In the meantime, whether our ultimate reality is base truth or an engineered illusion, what matters to us is the human experience within it. Meaning isn’t negated by the possibility of a grand simulation; as some philosophers have pointed out, even if we lived in a simulated world, our joys, sorrows, and aspirations would still feel real and consequential to us . We still have to live, love, learn, and find purpose. By questioning the nature of reality, we don’t detach from life we engage with it more deeply. We become more mindful of the rich tapestry of perception and more appreciative of the mystery of existence. In a way, asking “What is real?” is an invitation to also ask “What is important?” and “How should I navigate this world?”.

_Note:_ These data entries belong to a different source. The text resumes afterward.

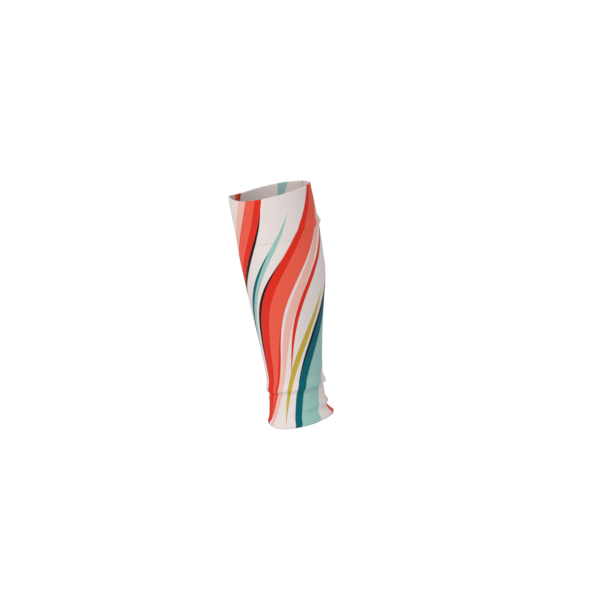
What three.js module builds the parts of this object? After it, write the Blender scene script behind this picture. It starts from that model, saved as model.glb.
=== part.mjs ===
// A knitted leg sleeve, drawn on to a right lower leg between the knee and the ankle bones.
// Millimetres. +Z runs up the leg to the knee, -Y faces forward over the shin, +X is the inner side.
// The origin lies on the leg's line where the calf is fullest, because that is where the leg holds the sleeve.
// The sleeve is three knitted tubes: a calf body in one layer, and a doubled band sewn to each of its ends.
import * as THREE from "three";

// Driving sizes, over the outside of the sleeve as it is worn
const sleeveLength = 313; // ankle hem to top hem, on the straight tube
const ankleCuffHeight = 47.5; // ankle hem up to the seam of the ankle cuff
const topBandHeight = 56; // top hem down to the seam of the top band
const calfDepth = 110.5; // shin to calf, where the calf is fullest
const calfWidth = 104; // inner side to outer side, at the same height
const ankleDepth = 75.5; // shin to heel tendon, where the ankle is slimmest
const ankleWidth = 61; // inner side to outer side, at the same height
const bodyWall = 1.2; // one layer of knit
const tongueWall = 1.0; // a band's seam allowance, which lies under the body's edge
const seamGap = 0.3; // clearance between the sewn pieces
const seamLap = 7; // how far each band's tongue reaches under the body
const heelHike = 6.3; // how far the ankle hem climbs from the shin to the heel tendon
const shinCrown = 5.6; // how far it climbs again on the ridge of the shin
const crownGather = 6; // how quickly that dies away to both sides
const foldDepth = 3.4; // how far the deepest fold stands proud
const foldSpan = 11; // the height that a fold spreads over
const bandWall = bodyWall + seamGap + tongueWall;

// How finely the tubes are faceted
const columns = 44;
const plainStep = 9;
const foldStep = 2.3;
const lipSteps = 4;

// Heights on the straight tube, before it is drawn on to the leg
const ankleHem = 0;
const ankleSeam = ankleCuffHeight;
const topSeam = sleeveLength - topBandHeight;
const topHem = sleeveLength;
const calfAt = 0.755; // the share of the length where the calf is fullest

// The leg's form, a row for each section. at: height as a share of the sleeve's length.
// deep, wide: 0 is the ankle's size and 1 the calf's. ahead: the share of the depth in front of the leg's line.
// inner: the share of the width on the inner side. shin, heel: how much the outline narrows to the front and
// to the back. hike, crown: how far the section climbs there, as shares of heelHike and of shinCrown.
const sections = [
  { at: 0, deep: .343, wide: .22, ahead: .519, inner: .505, shin: .06, heel: .16, hike: 1.0, crown: 1.0 },
  { at: .016, deep: .4, wide: .23, ahead: .507, inner: .505, shin: .06, heel: .16, hike: .97, crown: .9 },
  { at: .035, deep: .215, wide: .17, ahead: .524, inner: .505, shin: .06, heel: .18, hike: .85, crown: .6 },
  { at: .065, deep: .09, wide: .09, ahead: .533, inner: .5, shin: .06, heel: .18, hike: .6, crown: .25 },
  { at: .14, deep: 0, wide: 0, ahead: .532, inner: .5, shin: .08, heel: .16, hike: .25, crown: 0 },
  { at: .24, deep: .035, wide: .1, ahead: .507, inner: .505, shin: .11, heel: .12, hike: .12, crown: 0 },
  { at: .4, deep: .327, wide: .4, ahead: .483, inner: .515, shin: .14, heel: .06, hike: 0, crown: 0 },
  { at: .56, deep: .73, wide: .8, ahead: .456, inner: .53, shin: .16, heel: .02, hike: 0, crown: 0 },
  { at: .65, deep: .923, wide: .95, ahead: .446, inner: .53, shin: .17, heel: 0, hike: 0, crown: 0 },
  { at: .755, deep: 1.0, wide: 1.0, ahead: .453, inner: .515, shin: .18, heel: 0, hike: 0, crown: 0 },
  { at: .88, deep: 1.0, wide: .97, ahead: .462, inner: .5, shin: .16, heel: .02, hike: .4, crown: .1 },
  { at: 1.0, deep: .973, wide: .9, ahead: .483, inner: .5, shin: .13, heel: .04, hike: 1.33, crown: .95 },
];

// The folds, a row for each. crest: its height over its seam, and above, below: how far it spreads from there,
// as shares of foldSpan. front, back: how far it stands proud there, as shares of foldDepth.
// gather: how quickly it dies away from the back to the front.
const folds = [
  { seam: ankleSeam, crest: 0.55, above: 0.9, below: 0.45, front: 0.42, back: 0.95, gather: 2 },
  { seam: ankleSeam, crest: -2.13, above: 0.7, below: 0.45, front: 0.0, back: 0.6, gather: 3 },
  { seam: topSeam, crest: 0.46, above: 0.85, below: 0.42, front: 0.14, back: 0.95, gather: 4 },
];

const form = new THREE.CubicInterpolant(
  sections.map((row) => row.at),
  sections.flatMap(({ at, ...shares }) => Object.values(shares)),
  Object.keys(sections[0]).length - 1,
);

// The reaches of the leg from its line at one height.
function sectionAt(height) {
  const [deep, wide, ahead, inner, shin, heel, hike, crown] = form.evaluate(height / sleeveLength);
  const depth = THREE.MathUtils.lerp(ankleDepth, calfDepth, deep);
  const width = THREE.MathUtils.lerp(ankleWidth, calfWidth, wide);
  return {
    front: depth * ahead,
    back: depth * (1 - ahead),
    inside: width * inner,
    outside: width * (1 - inner),
    shin,
    heel,
    hike: hike * heelHike,
    crown: crown * shinCrown,
  };
}

// A point of a section's outline. The angle runs from the front, past the inner side, to the back.
function outlinePoint(section, angle) {
  const forward = Math.cos(angle);
  const inward = Math.sin(angle);
  const narrowing = (forward > 0 ? section.shin : section.heel) * forward * forward;
  return new THREE.Vector2(
    inward * (inward > 0 ? section.inside : section.outside) * (1 - narrowing),
    -forward * (forward > 0 ? section.front : section.back),
  );
}

// 0 at the front of the leg and 1 at the back.
function behind(angle) {
  return (1 - Math.cos(angle)) / 2;
}

// How far a section climbs at an angle. The crown is narrow, as the shin's ridge is.
function riseAt(section, angle) {
  const ridge = Math.max(0, Math.cos(angle)) ** crownGather;
  return section.hike * behind(angle) + section.crown * ridge;
}

// Where a height lies on a fold: 0 on its crest, and 1 or more past its edges.
function acrossFold(fold, height) {
  const over = height - fold.seam - fold.crest * foldSpan;
  return Math.abs(over) / (foldSpan * (over > 0 ? fold.above : fold.below));
}

// How far the folds lift the knit off the leg.
function foldLift(height, angle) {
  return folds.reduce((lift, fold) => {
    const across = Math.min(1, acrossFold(fold, height));
    const proud = THREE.MathUtils.lerp(fold.front, fold.back, behind(angle) ** fold.gather) * foldDepth;
    return lift + (proud * (1 + Math.cos(Math.PI * across))) / 2;
  }, 0);
}

// The place on the leg of a point of the straight tube, inset by so much from the outer face.
function onLeg(height, angle, inset) {
  const section = sectionAt(height);
  const nudge = 1e-3;
  const tangent = outlinePoint(section, angle + nudge).sub(outlinePoint(section, angle - nudge));
  const outward = new THREE.Vector2(tangent.y, -tangent.x).normalize();
  const point = outlinePoint(section, angle).addScaledVector(outward, foldLift(height, angle) - inset);
  return new THREE.Vector3(point.x, point.y, height + riseAt(section, angle) - calfAt * sleeveLength);
}

function isFolded(height) {
  return folds.some((fold) => acrossFold(fold, height) < 1);
}

// The two bands. up is 1 where the band rises from its hem to its seam, and -1 where it falls.
const ankleBand = bandHeights(ankleHem, ankleSeam, 1);
const topBand = bandHeights(topHem, topSeam, -1);

// The heights at which the faces of a band, and of the body's edge over it, begin and end.
function bandHeights(hem, seam, up) {
  const tongueTip = seam + up * seamLap;
  const bodyEdge = seam + up * seamGap;
  return {
    up,
    hem,
    seam,
    tongueTip,
    bodyEdge,
    hemFace: hem + (up * bandWall) / 2,
    bodyFace: bodyEdge + (up * bodyWall) / 2,
    tongueFace: tongueTip - (up * tongueWall) / 2,
  };
}

// The heights at which the walls are faceted. Lapped walls share them, so their clearance stays even.
const levels = [ankleBand, topBand]
  .flatMap(({ hemFace, seam, bodyFace, tongueFace }) => [hemFace, seam, bodyFace, tongueFace])
  .sort((low, high) => low - high)
  .flatMap((edge, i, edges) => {
    const heights = [edge];
    const nextLevel = (height) => height + (isFolded(height) ? foldStep : plainStep);
    for (let height = nextLevel(edge); height < edges[i + 1] - foldStep / 2; height = nextLevel(height)) {
      heights.push(height);
    }
    return heights;
  });

// The points of a wall from one level to another. A lining skips every second level where it is smooth.
function wall(inset, from, to, isLining = false) {
  const [low, high] = [Math.min(from, to), Math.max(from, to)];
  const between = levels
    .filter((level, i) => !isLining || isFolded(level) || i % 2)
    .filter((level) => level > low && level < high);
  const heights = from < to ? [low, ...between, high] : [high, ...between.reverse(), low];
  return heights.map((height) => new THREE.Vector2(inset, height));
}

// The rounded edge of a wall, from its face at one inset to its face at the other.
// up is 1 at a top edge and -1 at a bottom one.
function lip(from, to, height, up) {
  const radius = Math.abs(to - from) / 2;
  return Array.from({ length: lipSteps - 1 }, (_, i) => {
    const turn = (Math.PI * (i + 1)) / lipSteps;
    const inset = (from + to) / 2 + ((from - to) / 2) * Math.cos(turn);
    return new THREE.Vector2(inset, height + up * (Math.sin(turn) - 1) * radius);
  });
}

// The section of a doubled band: its hem is rounded, and its tongue steps in under the body at the seam.
function bandProfile({ up, hem, seam, tongueTip, hemFace, tongueFace }) {
  const tongueInset = bandWall - tongueWall;
  const profile = [
    ...wall(0, hemFace, seam),
    ...wall(tongueInset, seam, tongueFace),
    ...lip(tongueInset, bandWall, tongueTip, up),
    ...wall(bandWall, tongueFace, hemFace, true),
    ...lip(bandWall, 0, hem, -up),
  ];
  return up > 0 ? profile : profile.reverse();
}

// The section of the calf body: one wall whose edges lie over the two tongues.
function bodyProfile() {
  return [
    ...wall(0, ankleBand.bodyFace, topBand.bodyFace),
    ...lip(0, bodyWall, topBand.bodyEdge, 1),
    ...wall(bodyWall, topBand.bodyFace, ankleBand.bodyFace, true),
    ...lip(bodyWall, 0, ankleBand.bodyEdge, -1),
  ];
}

// A knitted tube: turned straight, and then drawn on to the leg.
function knitTube(name, profile, material) {
  const turningRadius = calfDepth;
  const ring = profile.map((point) => new THREE.Vector2(turningRadius - point.x, point.y));
  const geometry = new THREE.LatheGeometry([...ring, ring[0]], columns);
  const position = geometry.getAttribute("position");
  for (let i = 0; i < position.count; i++) {
    const [x, height, z] = [position.getX(i), position.getY(i), position.getZ(i)];
    const { x: right, y: back, z: up } = onLeg(height, Math.atan2(x, z), turningRadius - Math.hypot(x, z));
    position.setXYZ(i, right, back, up);
  }
  geometry.computeVertexNormals();
  const tube = new THREE.Mesh(geometry, material);
  tube.name = name;
  return tube;
}

const knit = (name, color) => new THREE.MeshStandardMaterial({ name, color, roughness: 0.85, metalness: 0 });

const sleeve = new THREE.Group();
sleeve.add(
  knitTube("top_band", bandProfile(topBand), knit("band_knit", 0xe6dfdc)),
  knitTube("calf_body", bodyProfile(), knit("body_knit", 0xe2dcda)),
  knitTube("ankle_cuff", bandProfile(ankleBand), knit("cuff_knit", 0xe4dedc)),
);
export default sleeve;
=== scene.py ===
import math

import bpy
import numpy as np
from mathutils import Matrix, Vector


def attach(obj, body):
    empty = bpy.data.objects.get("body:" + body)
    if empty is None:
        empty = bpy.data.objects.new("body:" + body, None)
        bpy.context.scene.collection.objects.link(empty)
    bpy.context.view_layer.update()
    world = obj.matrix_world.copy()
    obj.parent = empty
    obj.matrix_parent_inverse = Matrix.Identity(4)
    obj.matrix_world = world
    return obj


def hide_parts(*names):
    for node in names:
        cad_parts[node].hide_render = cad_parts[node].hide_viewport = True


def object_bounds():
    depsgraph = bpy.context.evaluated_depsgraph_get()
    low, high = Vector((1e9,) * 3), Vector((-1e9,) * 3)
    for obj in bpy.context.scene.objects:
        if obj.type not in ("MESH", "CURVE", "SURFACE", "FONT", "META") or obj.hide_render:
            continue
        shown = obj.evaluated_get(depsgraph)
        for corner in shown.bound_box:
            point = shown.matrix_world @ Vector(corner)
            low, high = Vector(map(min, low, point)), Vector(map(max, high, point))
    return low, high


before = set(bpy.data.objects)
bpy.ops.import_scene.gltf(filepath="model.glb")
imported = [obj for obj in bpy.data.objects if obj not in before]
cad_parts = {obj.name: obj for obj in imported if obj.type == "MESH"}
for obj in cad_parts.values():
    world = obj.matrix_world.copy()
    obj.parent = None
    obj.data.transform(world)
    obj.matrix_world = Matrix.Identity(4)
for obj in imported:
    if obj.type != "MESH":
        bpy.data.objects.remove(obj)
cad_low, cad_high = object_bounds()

MM = 0.001

# The cloth
BODY_WALL = 1.2 * MM
BAND_LAYER = 1.0 * MM
BAND_GAP = 0.5 * MM  # between the two layers of a band
BAND_WALL = 2 * BAND_LAYER + BAND_GAP
FRAME_GAP = 0.3 * MM  # in the frame, between the body and each band
SEAM_LAP = 7 * MM  # how far a band's inner layer reaches under the body

# An uneven wave round the leg is a slow sine and a quicker one.
SLOW_SHARE = 0.6
QUICK_SHARE = 0.4
QUICKER_BY = 2  # turns
QUICK_START = 2.3  # times the slow one's start

# The folds, and the waves that vary them round the leg
FOLD_DEPTH = 3.4 * MM
FOLD_SPAN = 11 * MM
FOLD_WANDER = 0.09  # how far a crest strays up and down, as a share of FOLD_SPAN
WANDER_TURNS = 2
WANDER_START = 7  # times the fold's crest
FOLD_UNEVENNESS = 0.14  # how much a fold's depth varies, as a share of it
UNEVEN_TURNS = 3
UNEVEN_START = 4  # times the fold's spread above its crest

# The knit's slight unevenness on the skin: two waves that slant round the leg. depth: how far each
# lifts the knit. along: how many half waves it has from hem to hem. around: how many waves in a turn.
DRAG = dict(depth=0.16 * MM, along=9, around=2)
DRAG_TURNS = 3  # of the wave that varies it round the leg
DRAG_START = 1.1
RIPPLE = dict(depth=0.1 * MM, along=23, around=-3)

# The cuff's ribs, and the wave that varies their grooves round the leg
RIBS = 58
RIB_GROOVE = 0.3 * MM
RIB_SHARPNESS = 6  # the higher, the narrower the grooves
RIB_LEVEL = 0.8  # a groove's mean depth, as a share of RIB_GROOVE
RIB_UNEVENNESS = 0.35  # how much that varies
RIB_TURNS = 9
RIB_START = 0.4

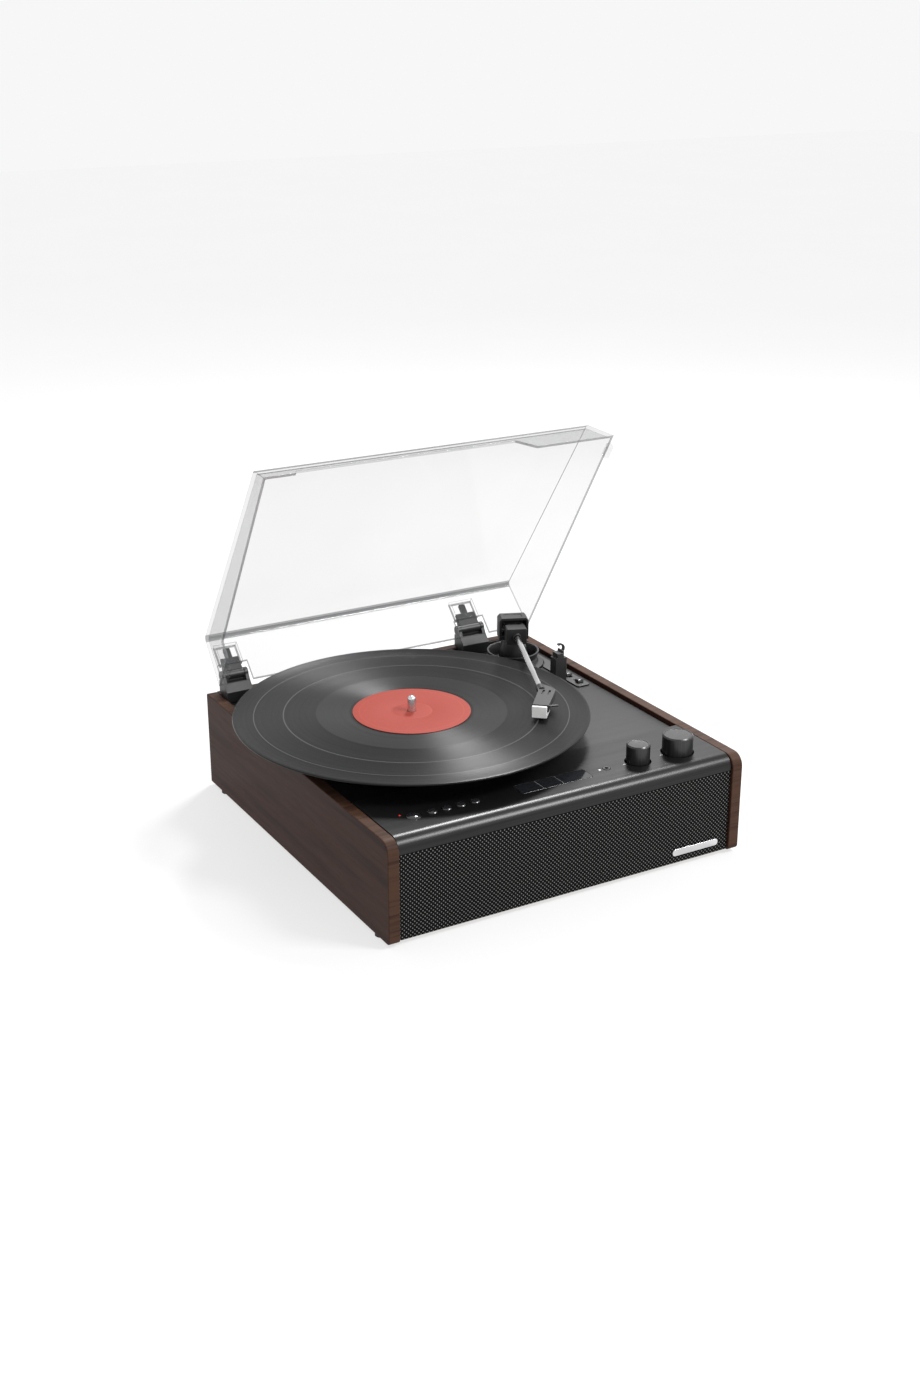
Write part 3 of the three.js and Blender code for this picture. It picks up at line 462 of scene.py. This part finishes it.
hidden = ("base_board", "front_baffle", "deck_batten_left", "deck_batten_right", "speaker_left", "speaker_right",
          "control_board", "motor", "drive_belt", "bearing_housing", "counterweight", "main_board")
for node in hidden:
    cadNodes[node].data.materials.clear()
    cadNodes[node].data.materials.append(looks[slotOf[node]])
print("materials on the remaining nodes")

# floor and light
floorSet = {"size": 6, "height": -0.0031, "dark": (0.24, 0.24, 0.24), "pale": (0.26, 0.26, 0.26), "glow": 0.66}
bm = bmesh.new()
bmesh.ops.create_grid(bm, x_segments=1, y_segments=1, size=floorSet["size"])
bmesh.ops.translate(bm, vec=(0, 0, floorSet["height"]), verts=bm.verts)
floorMesh = bpy.data.meshes.new("floor")
bm.to_mesh(floorMesh)
bm.free()
floor = bpy.data.objects.new("floor", floorMesh)
bpy.context.scene.collection.objects.link(floor)
floorLook = Shader("floorPaper")
floorShade = floorLook.ramp(floorLook.noise(floorLook.place(), 3.0),
                            [(0.0, floorSet["dark"]), (1.0, floorSet["pale"])])
floorMesh.materials.append(floorLook.set(colour=floorShade, rough=0.9, specular=0.1, glow=(1, 1, 1),
                                         glowPower=floorSet["glow"]))

world = bpy.data.worlds.new("studio")
bpy.context.scene.world = world
world.use_nodes = True
sky = world.node_tree.nodes["Background"]
sky.inputs["Color"].default_value = (1, 1, 1, 1)
sky.inputs["Strength"].default_value = 0.93
bpy.context.scene.view_settings.view_transform = "Standard"

lamps = {
    "frontLamp": {"place": (0.9, -1.1, 1.5), "look": (0, -0.1, 0.1), "power": 30, "size": 0.5},
    "backLamp": {"place": (0.74, 0.80, 1.35), "look": (0, 0, 0.1), "power": 26, "size": 0.3},
    "sideLamp": {"place": (1.4, -0.3, 0.9), "look": (0, 0, 0.1), "power": 2.5, "size": 0.6},
}
for name, lamp in lamps.items():
    data = bpy.data.lights.new(name, "AREA")
    data.energy = lamp["power"]
    data.size = lamp["size"]
    light = bpy.data.objects.new(name, data)
    bpy.context.scene.collection.objects.link(light)
    light.location = lamp["place"]
    light.rotation_euler = aimed(lamp["place"], lamp["look"])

So, keep asking questions. Question everything, from the news images you see on your feed to the very ground under your feet not to be paranoid, but to remain thoughtfully skeptical and aware. At the same time, stay philosophical: Acknowledge the limits of your knowledge and explore ideas of reality with wonder rather than fear. We are fortunate (or perhaps programmed) to be conscious beings in a universe that still hides countless secrets. Whether we are flesh-and-blood organisms in a physical cosmos or bits of code in a cosmic computer, our quest for understanding defines us. In the convergence of simulation, perception, reality, engineering, time, and technology, we are essentially mixing both the scientific and the philosophical. We stand with one foot in empirical discovery and one in existential inquiry. This mix of both perspectives will be crucial as AI and advanced simulations become more entwined with everyday life.

In the end, the very act of questioning reality may be one of the most human things we can do. It reflects our innate drive to seek truth and meaning. As technology propels us into the future, let’s carry that curious, critical spirit with us. Reality whatever it may truly be, will surely continue to surprise and challenge us, and that means there will always be new questions to ask and deeper understandings to uncover.